In this time of American hegemony, America's foreign
policy and military apparatus are not trained to
mediate sectarian divides in foreign lands and
simultaneously engage in nation building.
One hopes that will change before the next, and
inevitable, regime-change war America engages in —
once our military-industrial complex has the time to
absorb and learn the lessons of Iraq.
That leaves the other solution, which is getting
out.
Defeat is leaving the place to succumb to all its
ills and descend into a cesspool of terror groups,
Al Qaeda laboratories, and guerrilla factions
committed to eternal fighting. That cannot come to
pass, but it will if America makes an unplanned
exit.
Getting out is not the same as bugging out.
An American disengagement from Iraq must be a
gradual retreat to established military bases near
the country's borders with Kuwait, Saudi Arabia,
Iran, and Jordan, as well as inside Kurdistan, where
we have long-standing cordial relations with the
population.
Under this plan, the new brief for American troops
will be twofold: Get off the streets of Iraqi
cities. Jump in only to rectify the balance when
outside forces flagrantly interfere to tilt it into
one camp or another.
This brief must include occasional attacks against,
but no invasions of, Syria and Iran.
One easy and seriously painful Iranian target — and
we have aimed at it before, during the 1980–88
Iraq-Iran conflict — is its offshore oil platforms.

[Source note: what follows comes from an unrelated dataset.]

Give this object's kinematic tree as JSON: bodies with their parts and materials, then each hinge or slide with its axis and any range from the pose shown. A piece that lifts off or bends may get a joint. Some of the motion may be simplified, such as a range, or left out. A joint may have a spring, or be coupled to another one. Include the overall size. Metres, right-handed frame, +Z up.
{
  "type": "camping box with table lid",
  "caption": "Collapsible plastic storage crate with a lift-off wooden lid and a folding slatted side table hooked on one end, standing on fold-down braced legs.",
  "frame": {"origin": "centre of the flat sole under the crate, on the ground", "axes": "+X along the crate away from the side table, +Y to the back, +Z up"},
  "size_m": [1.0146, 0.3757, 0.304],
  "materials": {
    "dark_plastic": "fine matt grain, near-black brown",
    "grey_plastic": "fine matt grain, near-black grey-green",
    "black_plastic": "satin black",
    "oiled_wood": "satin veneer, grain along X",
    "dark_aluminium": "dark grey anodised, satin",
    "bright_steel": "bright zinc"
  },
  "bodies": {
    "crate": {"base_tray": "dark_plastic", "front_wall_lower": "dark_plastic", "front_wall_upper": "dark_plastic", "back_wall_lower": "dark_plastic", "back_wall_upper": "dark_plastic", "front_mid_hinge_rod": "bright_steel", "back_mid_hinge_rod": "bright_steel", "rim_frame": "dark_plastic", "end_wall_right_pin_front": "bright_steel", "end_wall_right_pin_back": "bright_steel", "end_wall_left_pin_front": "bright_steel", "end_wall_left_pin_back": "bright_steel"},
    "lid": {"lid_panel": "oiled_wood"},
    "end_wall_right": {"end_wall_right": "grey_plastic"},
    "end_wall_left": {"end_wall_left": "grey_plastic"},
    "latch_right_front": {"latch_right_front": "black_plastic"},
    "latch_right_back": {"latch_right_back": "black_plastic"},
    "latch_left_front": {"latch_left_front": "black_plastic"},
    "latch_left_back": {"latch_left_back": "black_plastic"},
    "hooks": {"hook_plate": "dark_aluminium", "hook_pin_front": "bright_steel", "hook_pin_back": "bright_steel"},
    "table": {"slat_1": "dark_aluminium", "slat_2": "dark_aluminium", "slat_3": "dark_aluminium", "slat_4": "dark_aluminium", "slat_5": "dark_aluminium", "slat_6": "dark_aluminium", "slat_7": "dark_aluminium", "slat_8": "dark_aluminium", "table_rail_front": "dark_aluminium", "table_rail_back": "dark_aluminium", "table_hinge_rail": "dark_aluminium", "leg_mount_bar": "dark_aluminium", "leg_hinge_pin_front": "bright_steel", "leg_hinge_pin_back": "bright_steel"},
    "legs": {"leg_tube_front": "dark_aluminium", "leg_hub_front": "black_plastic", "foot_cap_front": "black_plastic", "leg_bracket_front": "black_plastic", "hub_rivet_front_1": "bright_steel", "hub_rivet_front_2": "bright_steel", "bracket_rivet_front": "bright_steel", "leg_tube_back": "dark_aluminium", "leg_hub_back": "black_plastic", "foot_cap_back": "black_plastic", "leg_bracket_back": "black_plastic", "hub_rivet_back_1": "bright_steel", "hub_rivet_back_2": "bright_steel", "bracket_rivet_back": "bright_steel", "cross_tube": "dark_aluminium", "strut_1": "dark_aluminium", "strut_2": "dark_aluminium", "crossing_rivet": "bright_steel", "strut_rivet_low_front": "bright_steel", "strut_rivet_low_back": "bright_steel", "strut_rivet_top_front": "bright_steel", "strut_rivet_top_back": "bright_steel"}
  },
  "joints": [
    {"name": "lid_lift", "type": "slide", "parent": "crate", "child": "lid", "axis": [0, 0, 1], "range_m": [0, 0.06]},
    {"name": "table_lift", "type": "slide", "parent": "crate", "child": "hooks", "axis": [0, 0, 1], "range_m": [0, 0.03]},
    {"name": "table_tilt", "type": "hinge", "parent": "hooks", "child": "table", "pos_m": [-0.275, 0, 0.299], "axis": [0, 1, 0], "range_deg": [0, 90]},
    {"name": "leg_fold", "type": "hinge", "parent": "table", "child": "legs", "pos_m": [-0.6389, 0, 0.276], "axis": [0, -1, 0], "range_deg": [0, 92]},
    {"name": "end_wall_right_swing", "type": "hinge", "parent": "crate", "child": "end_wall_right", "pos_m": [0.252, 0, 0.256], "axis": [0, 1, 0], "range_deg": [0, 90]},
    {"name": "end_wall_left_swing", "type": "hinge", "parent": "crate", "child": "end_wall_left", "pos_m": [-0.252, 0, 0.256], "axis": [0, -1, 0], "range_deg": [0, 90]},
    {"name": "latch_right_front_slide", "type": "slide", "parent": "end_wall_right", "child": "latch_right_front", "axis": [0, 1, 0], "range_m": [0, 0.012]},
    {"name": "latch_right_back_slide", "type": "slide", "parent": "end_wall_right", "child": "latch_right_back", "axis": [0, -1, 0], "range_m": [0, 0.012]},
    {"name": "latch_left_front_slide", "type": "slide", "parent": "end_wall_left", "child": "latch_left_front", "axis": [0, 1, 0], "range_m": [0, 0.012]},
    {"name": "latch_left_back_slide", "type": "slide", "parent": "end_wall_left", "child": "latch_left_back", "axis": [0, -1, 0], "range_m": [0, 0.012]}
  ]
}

Such a target has the advantage of being incremental
and easily accessed from the air, without the use of
ground troops. It denies the Iranians a source of
income from their oil exports but gives them time to
sober up, hit after hit. Such an approach certainly
worked back in the 1980s to bring Ayatollah Khomeini
to the negotiating table with Saddam Hussein — back
when Saddam was our ally.
With Syria, tactics must also include an air
campaign that hits not only oil fields and
refineries, but seats of power as well.
With this new configuration in Iraq, the American
military presence can easily be cut in half and the
military bases built up into impregnable fortresses
— huge green zones, if you like.
An early look at the James Baker feasibility study
for President Bush suggests that what the old fox is
going for is talks with Iran and Syria. That, too,
is fine, after they have been bombed.
America cannot be seen to be digging deeper into
what has become a war of attrition, where the enemy
decides when and where to hit and sets the agenda.
This cycle has got to be broken.
In the new configuration, Iraq can have its civil
war, as it appears that all Iraqis must wade into
yet more conflict before settling on a new balance
of power.
America's best plan now is to get out of the street
fight but make sure that no one wins until cooler
heads prevail throughout the whole neighborhood.